A Computationally Efficient Finite Element Method for Shape Reconstruction of Inverse Conductivity Problems
Lefu Cai, Zhixin Liu, Minghui Song, Xianchao Wang
TL;DR
This work addresses the inverse conductivity problem in electrical impedance tomography by reformulating the finite-measurement reconstruction as a non-iterative finite-element method. A one-step linearization leads to a regularized Frobenius-norm residual, which is recast as a variational problem and solved via a standard Lax-Milgram FE framework, enabling direct shape reconstruction of the conductivity. The authors provide rigorous a priori error estimates for both reconstruction and discretization, derive an explicit regularization-parameter rule that accounts for data size and noise, and validate the approach through numerical experiments on diverse shapes.

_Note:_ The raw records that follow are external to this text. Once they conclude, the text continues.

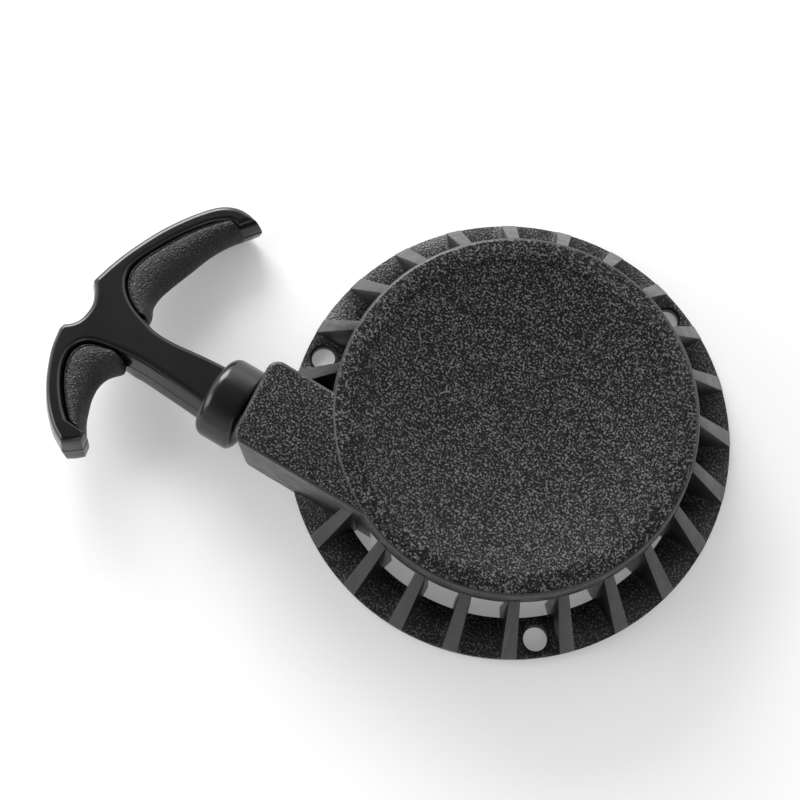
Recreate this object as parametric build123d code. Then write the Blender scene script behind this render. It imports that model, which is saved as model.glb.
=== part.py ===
from build123d import *
import math
import os

# Recoil starter for a small engine. Millimetres, +Z up through the lid.
# The origin is the centre of the bolt circle on the mounting face, and the rope pulls out along -X.

os.makedirs("parts", exist_ok=True)

# ---- Housing ----
FLANGE_R = 65.0
FLANGE_INNER_R = 53.3
FLANGE_T = 3.0
LID_TOP = 34.6
LID_T = 3.0
LID_UNDER = LID_TOP - LID_T
RIM_R = 51.5
RIM_TOP_R = 50.7
RIM_WALL = 2.8
RIM_INNER_R = RIM_R - RIM_WALL
RIM_BOTTOM = 26.5
EDGE_ROUND = 1.2
PANEL_R = 44.2
PANEL_DEPTH = 0.5
RIB_COUNT = 24
RIBS_LEFT_OUT = (14, 15)
RIB_INNER_R = 49.9
RIB_TOP = 29.0
RIB_T_TOP = 3.0
RIB_T_FOOT = 4.6
BOLT_CIRCLE_R = 59.6
BOLT_HOLE_R = 3.5
BOLT_CHAMFER = 0.5
BOLT_ANGLES = (67.5, 187.5, 307.5)

# ---- Rope line and neck ----
ROPE_Y = -35.2
ROPE_Z = 14.5
ROPE_R = 1.75
NECK_END_NEAR = -66.2
NECK_END_FAR = -64.0
NECK_Y_MIN = -46.3
NECK_Y_MAX = -20.8
NECK_TOP = LID_TOP - 0.4
NECK_WALL = 2.8
NECK_CORNER = 3.5
NECK_INNER_R = 50.2
BUSH_R = 5.0
BUSH_FLANGE_R = 7.0
BUSH_FLANGE_T = 1.2
BUSH_BORE_R = 2.4

# ---- Pivot post and what is stacked on it ----
POST_R = 6.0
POST_END = 10.2
SLEEVE_R = 7.0
INSERT_R = 4.5
SCREW_R = 3.0
INSERT_TOP = 26.0
THRUST_T = 1.0
THRUST_R = 11.5
REEL_BORE_R = SLEEVE_R + 0.06
HUB_R = 10.0
HUB_TOP = LID_UNDER - THRUST_T - 0.3

# ---- Spring and its case ----
CASE_R = 30.8
CASE_T = 0.8
CASE_TOP_T = 1.0
CASE_BOTTOM = 22.2
CASE_HOLE_R = 12.0
SEAT_RING_T = 2.2
SEAT_RING_BOTTOM = 24.0
SPRING_T = 0.5
SPRING_BOTTOM = 22.3
SPRING_TOP = 30.2
SPRING_OUTER_R = 26.4
SPRING_PITCH = 1.5
SPRING_HALF_TURNS = 21
OUTER_HOOK_R = 1.4
INNER_HOOK_R = 1.2
ANCHOR_R = 0.9

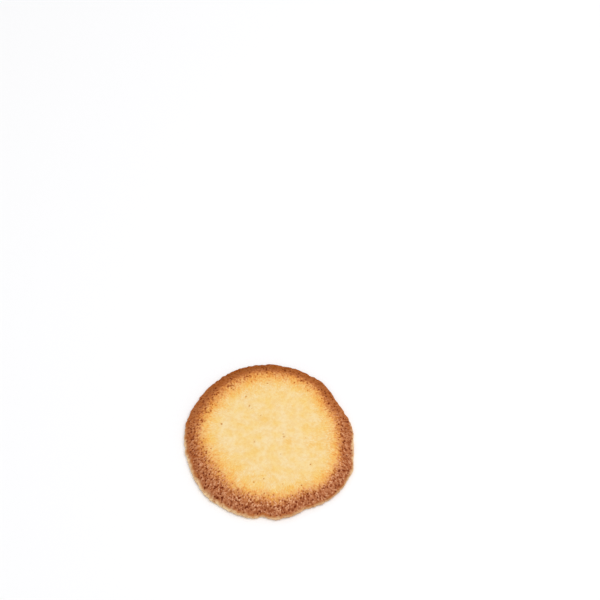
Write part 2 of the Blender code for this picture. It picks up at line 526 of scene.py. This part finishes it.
class PoreField:
    """Finds how deep the pores reach at a place of the plan."""

    def __init__(self, pores):
        self.pores = pores
        self.reach = max(radius for _, radius, _ in pores) / (1 - PORE_RAGGEDNESS[1])
        self.tree = kdtree.KDTree(len(pores))
        for number, (place, _, _) in enumerate(pores):
            self.tree.insert(place, number)
        self.tree.balance()

    def depth(self, place):
        """Depth of the deepest pore here, in metres."""
        ragged = 1 + layered_noise(place, (PORE_RAGGEDNESS,))
        deepest = 0.0
        for _, number, distance in self.tree.find_range(place, self.reach):
            _, radius, depth = self.pores[number]
            share = distance * ragged / radius
            if share < 1:
                deepest = max(deepest, depth * (1 - share * share))
        return deepest


def top_height(form, place, angle, inset):
    """Height of the top without its pores, that far in from the outline."""
    rim_start, foot = edge_section(form, EDGE_TURN_TO, edge_height(form, angle))
    rim_width = form.rim_width - RIM_WIDTH_CHANGE * math.sin(angle)
    climb = min(max((inset - rim_start) / rim_width, 0.0), 1.0)
    slope = foot + (form.thickness - form.dome_height - foot) * math.sin(climb * math.pi / 2)
    dome = form.dome_height * smooth_step(form.rim_width, mean_radius(form), inset)
    swell = climb * layered_noise(place, (PLATEAU_SWELL,))
    on_rim = 1 - smooth_step(*CRUMB_FADE, inset)
    crumb_share = PLATEAU_CRUMB_SHARE + (1 - PLATEAU_CRUMB_SHARE) * on_rim
    crumb = crumb_share * layered_noise(place, (RIM_CRUMB,))
    grain_height = GRAIN_HEIGHT * crumb_share * graininess(place, angle, inset)
    grain = grain_height * layered_noise(ray_place(form, angle, inset), GRAINS)
    return slope + dome + swell + crumb + grain


def hexagon_fan(mesh, rings):
    """A hexagon's fan of six triangles in an empty mesh, cut into rings of ever more points."""
    first_corner_on_x = Matrix.Rotation(math.radians(-90), 4, "Z")
    bmesh.ops.create_circle(
        mesh, cap_ends=True, cap_tris=True, segments=6, radius=1.0, matrix=first_corner_on_x
    )
    bmesh.ops.subdivide_edges(mesh, edges=mesh.edges[:], cuts=rings - 1, use_grid_fill=True)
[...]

The resulting methodology reduces computational cost by avoiding iterative forward solves and offers quantitative guidance for parameter selection, making it practical for shape reconstruction from limited boundary data.
Abstract
The inverse conductivity problem aims at determining the unknown conductivity inside a bounded domain from boundary measurements. In practical applications, algorithms based on minimizing a regularized residual functional subject to PDE constraints have been widely used to deal with this problem. However, such approaches typically require repeated iterations and solving the forward problem at each iteration, which leads to a heavy computational cost. To address this issue, we first reformulate the inverse conductivity problem as a minimization problem involving a regularized residual functional. We then transform this minimization problem into a variational problem and establish the equivalence between them. This reformulation enables the employment of the finite element method to reconstruct the shape of the object from finitely many measurements. Notably, the proposed approach allows us to identify the object directly without requiring any iterative procedure. {\it A prior} error estimates are rigorously established to demonstrate the theoretical soundness of the finite element method. Based on these estimates, we provide a criterion for selecting the regularization parameter. Additionally, several numerical examples are presented to verify the feasibility of the proposed approach in shape reconstruction.